> [DIRECTIONS]: Can the data below be set down again exactly, line for line?

> [DATA BLOCK]:
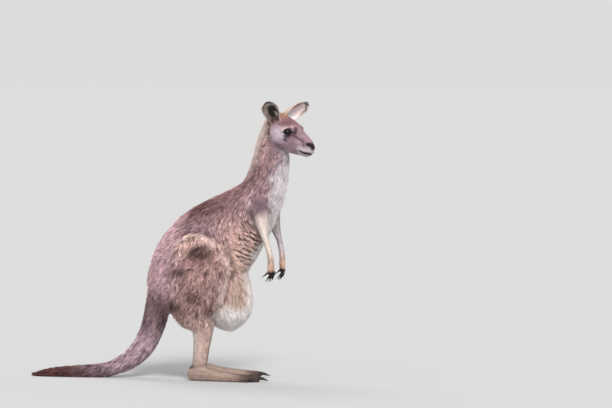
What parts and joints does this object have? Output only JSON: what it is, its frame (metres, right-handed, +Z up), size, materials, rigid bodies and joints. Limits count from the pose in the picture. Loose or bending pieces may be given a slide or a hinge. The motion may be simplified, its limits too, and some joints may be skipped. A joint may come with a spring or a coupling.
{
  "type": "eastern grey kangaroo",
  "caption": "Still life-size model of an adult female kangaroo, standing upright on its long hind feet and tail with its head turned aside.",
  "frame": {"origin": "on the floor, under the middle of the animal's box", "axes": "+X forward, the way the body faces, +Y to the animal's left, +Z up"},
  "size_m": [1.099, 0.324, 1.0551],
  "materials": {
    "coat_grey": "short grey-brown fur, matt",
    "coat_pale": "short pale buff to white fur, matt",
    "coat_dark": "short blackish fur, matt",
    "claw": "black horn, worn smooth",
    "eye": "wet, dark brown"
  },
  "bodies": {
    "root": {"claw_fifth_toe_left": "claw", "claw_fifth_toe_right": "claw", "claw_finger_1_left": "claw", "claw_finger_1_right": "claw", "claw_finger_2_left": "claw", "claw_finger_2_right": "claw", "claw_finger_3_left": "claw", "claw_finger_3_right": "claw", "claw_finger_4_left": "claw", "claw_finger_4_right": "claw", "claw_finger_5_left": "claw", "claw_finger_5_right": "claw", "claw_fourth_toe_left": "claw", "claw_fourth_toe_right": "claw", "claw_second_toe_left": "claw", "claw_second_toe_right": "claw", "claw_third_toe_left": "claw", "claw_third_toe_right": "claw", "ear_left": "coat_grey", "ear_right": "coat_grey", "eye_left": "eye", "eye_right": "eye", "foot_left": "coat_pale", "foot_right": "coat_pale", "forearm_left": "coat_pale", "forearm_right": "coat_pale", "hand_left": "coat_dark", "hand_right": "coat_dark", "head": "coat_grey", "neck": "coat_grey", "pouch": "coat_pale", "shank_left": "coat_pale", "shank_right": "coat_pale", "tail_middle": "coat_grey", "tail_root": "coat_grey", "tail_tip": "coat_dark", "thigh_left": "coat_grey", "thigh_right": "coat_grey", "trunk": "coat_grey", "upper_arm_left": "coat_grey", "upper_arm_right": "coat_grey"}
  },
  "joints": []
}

> [FULL ANSWER]:
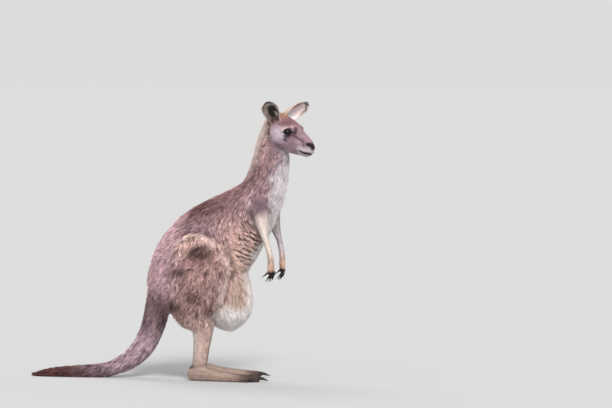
What parts and joints does this object have? Output only JSON: what it is, its frame (metres, right-handed, +Z up), size, materials, rigid bodies and joints. Limits count from the pose in the picture. Loose or bending pieces may be given a slide or a hinge. The motion may be simplified, its limits too, and some joints may be skipped. A joint may come with a spring or a coupling.
{
  "type": "eastern grey kangaroo",
  "caption": "Still life-size model of an adult female kangaroo, standing upright on its long hind feet and tail with its head turned aside.",
  "frame": {"origin": "on the floor, under the middle of the animal's box", "axes": "+X forward, the way the body faces, +Y to the animal's left, +Z up"},
  "size_m": [1.099, 0.324, 1.0551],
  "materials": {
    "coat_grey": "short grey-brown fur, matt",
    "coat_pale": "short pale buff to white fur, matt",
    "coat_dark": "short blackish fur, matt",
    "claw": "black horn, worn smooth",
    "eye": "wet, dark brown"
  },
  "bodies": {
    "root": {"claw_fifth_toe_left": "claw", "claw_fifth_toe_right": "claw", "claw_finger_1_left": "claw", "claw_finger_1_right": "claw", "claw_finger_2_left": "claw", "claw_finger_2_right": "claw", "claw_finger_3_left": "claw", "claw_finger_3_right": "claw", "claw_finger_4_left": "claw", "claw_finger_4_right": "claw", "claw_finger_5_left": "claw", "claw_finger_5_right": "claw", "claw_fourth_toe_left": "claw", "claw_fourth_toe_right": "claw", "claw_second_toe_left": "claw", "claw_second_toe_right": "claw", "claw_third_toe_left": "claw", "claw_third_toe_right": "claw", "ear_left": "coat_grey", "ear_right": "coat_grey", "eye_left": "eye", "eye_right": "eye", "foot_left": "coat_pale", "foot_right": "coat_pale", "forearm_left": "coat_pale", "forearm_right": "coat_pale", "hand_left": "coat_dark", "hand_right": "coat_dark", "head": "coat_grey", "neck": "coat_grey", "pouch": "coat_pale", "shank_left": "coat_pale", "shank_right": "coat_pale", "tail_middle": "coat_grey", "tail_root": "coat_grey", "tail_tip": "coat_dark", "thigh_left": "coat_grey", "thigh_right": "coat_grey", "trunk": "coat_grey", "upper_arm_left": "coat_grey", "upper_arm_right": "coat_grey"}
  },
  "joints": []
}